The first of the three criteria are as follows: there is reasonable assurance that the lessee will obtain ownership of the property at the end of the lease. This is not true for Topango as Topango was not offered a bargain purchase option as part of the lease agreement.  The second criteria is: the lessee will receive most of the asset’s benefits based on its useful life (more than 75%). Again this criteria is not met as Topango is only leasing the building for four years, which it can be assumed that the buildings useful life will be greater than 6 years therefore Topango will not receive most of the assets benefits. The third and final criteria is: the lessee will recover substantially all of its investment. This is not true for Topango as the present value of Topango’s minimum lease payments is not greater than the asset’s fair value (calculation shown in Appendix 1.A).
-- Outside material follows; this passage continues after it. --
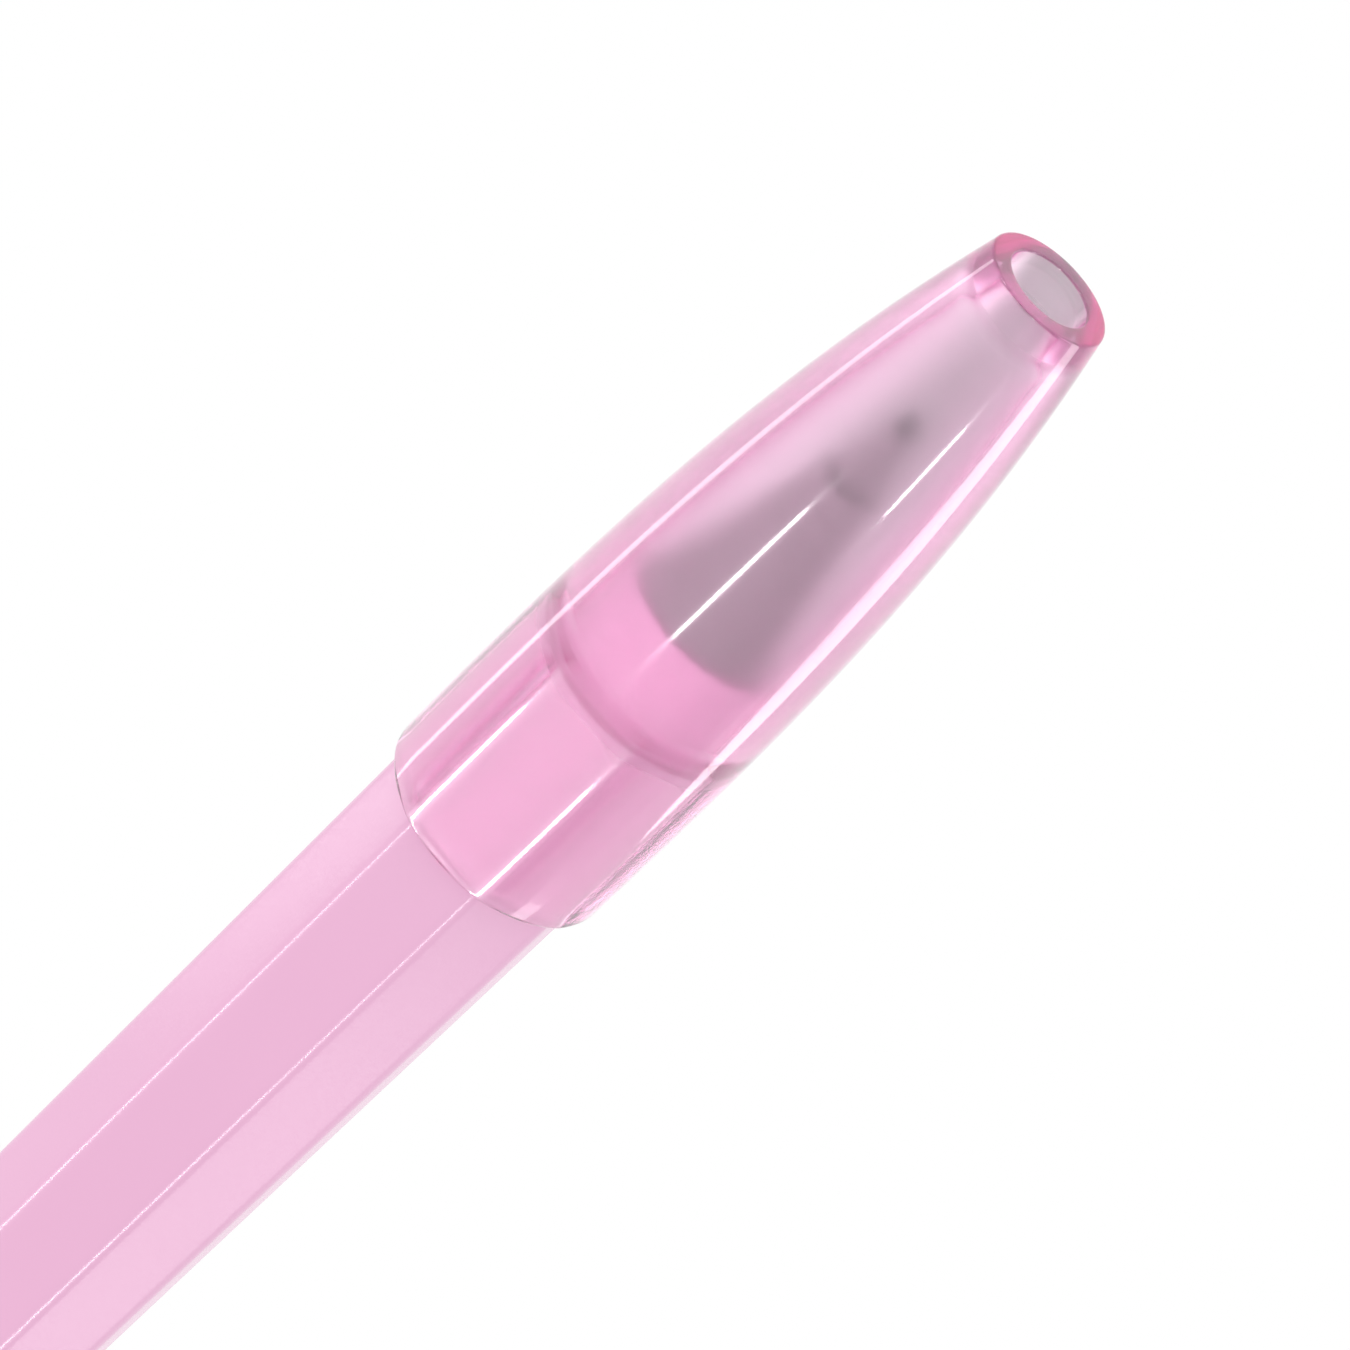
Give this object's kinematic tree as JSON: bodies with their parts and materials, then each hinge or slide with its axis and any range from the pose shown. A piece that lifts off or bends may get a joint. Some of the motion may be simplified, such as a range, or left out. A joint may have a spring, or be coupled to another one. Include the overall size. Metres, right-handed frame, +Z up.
{
  "type": "gel pen",
  "caption": "Capped gel pen with an eight-sided barrel, a clipless translucent cap with an open vent in its end, a screwed metal tip cone and a gel refill.",
  "frame": {"origin": "middle of the capped pen's length, on the surface that the cap's skirt touches", "axes": "+X along the pen from the tail plug to the cap's end, +Z up, one flat of the barrel facing straight up and one straight down"},
  "size_m": [0.148, 0.0098, 0.0099],
  "materials": {
    "barrel_plastic": "opaque pink moulded plastic, satin",
    "cap_plastic": "translucent pink moulded plastic, polished outside",
    "cone_metal": "turned nickel-plated brass, satin",
    "point_steel": "turned stainless steel",
    "ball_carbide": "polished tungsten carbide",
    "holder_plastic": "natural clear moulded plastic",
    "tube_plastic": "natural clear extruded plastic",
    "ink": "wet pink gel ink",
    "grease": "clear pale yellow grease",
    "float_plastic": "white moulded plastic"
  },
  "bodies": {
    "barrel": {"barrel": "barrel_plastic", "tail_plug": "barrel_plastic"},
    "cap": {"cap": "cap_plastic"},
    "refill": {"refill_tube": "tube_plastic", "tip_holder": "holder_plastic", "point_shell": "point_steel", "ball_spring": "point_steel", "gel_ink": "ink"},
    "tip_cone": {"tip_cone": "cone_metal"},
    "ball": {"ball": "ball_carbide"},
    "follower": {"follower_grease": "grease", "follower_float": "float_plastic"}
  },
  "joints": [
    {"name": "cap_pull", "type": "slide", "parent": "barrel", "child": "cap", "axis": [1, 0, 0], "range_m": [0, 0.045]},
    {"name": "cone_unscrew", "type": "hinge", "parent": "refill", "child": "tip_cone", "pos_m": [0.0635, 0, 0.00495], "axis": [1, 0, 0], "range_deg": [0, 1440.1]},
    {"name": "refill_advance", "type": "slide", "parent": "barrel", "child": "refill", "axis": [1, 0, 0], "range_m": [0, 0.004]},
    {"name": "ball_roll", "type": "hinge", "parent": "refill", "child": "ball", "pos_m": [0.06695, 0, 0.00495], "axis": [0, 1, 0], "continuous": true},
    {"name": "follower_travel", "type": "slide", "parent": "refill", "child": "follower", "axis": [1, 0, 0], "range_m": [0, 0.075], "deforming": ["gel_ink"]}
  ],
  "couplings": [
    {"joint": "cone_unscrew", "follows": "refill_advance", "rad_per_m": 6283.2}
  ]
}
Now that we have established that the premise lease is classified as an operating lease, we can determine how it should be shown on the books. First Topango would have to record the journal entry for the lease payment at the beginning of each month. There is a debit to Prepaid Rent as Topango is paying the rent at the beginning of each month however the rent is not actually being fully used up until the end of the month.

Oct 1 2015        DR Prepaid Rent        $9350

CR Cash                 $9350

The above journal entry would be recorded on the first date of every month until the end of the lease term (until Sept. 1, 2019). The next entry that requires an entry is the write-off of the expense and the diminishment of the prepaid expenses. (ASPE Section 3065.24)

Oct 31                 DR Rent Expense        9350

                        CR Prepaid Rent        9350

This entry would be recorded on the last date of every month until the end of the lease term (until Sept. 31, 2019).

There are minimal effects that the premise lease will have on Topango’s financial statements. The only affect is to the Income Statement. Five months’ worth of rent expense would have been incurred by 2016 year end. This amounts to a rent expense of $46,750 ($9,350/month x 5 months). All prepaid rent would have been written-off by year end.

Printing Press Lease: 

The printing press lease for Topango should be recorded as a financing (or capital) lease as it meets the requirements. Under ASPE, the printing press lease clearly meets one of the three requirements (ASPE Section 3065.06). That is: Topango will recover substantially all of their investment in the printing press. This is met because the present value of Topango’s lease payments is greater than 90% or the fair value of the asset (the present value of lease payments is shown in Appendix 1.B). The present value of payments is clearly greater than 90% of the printing press’ fair value ($420,000x 90% = $378,000) as the present value of the payments is $411,580.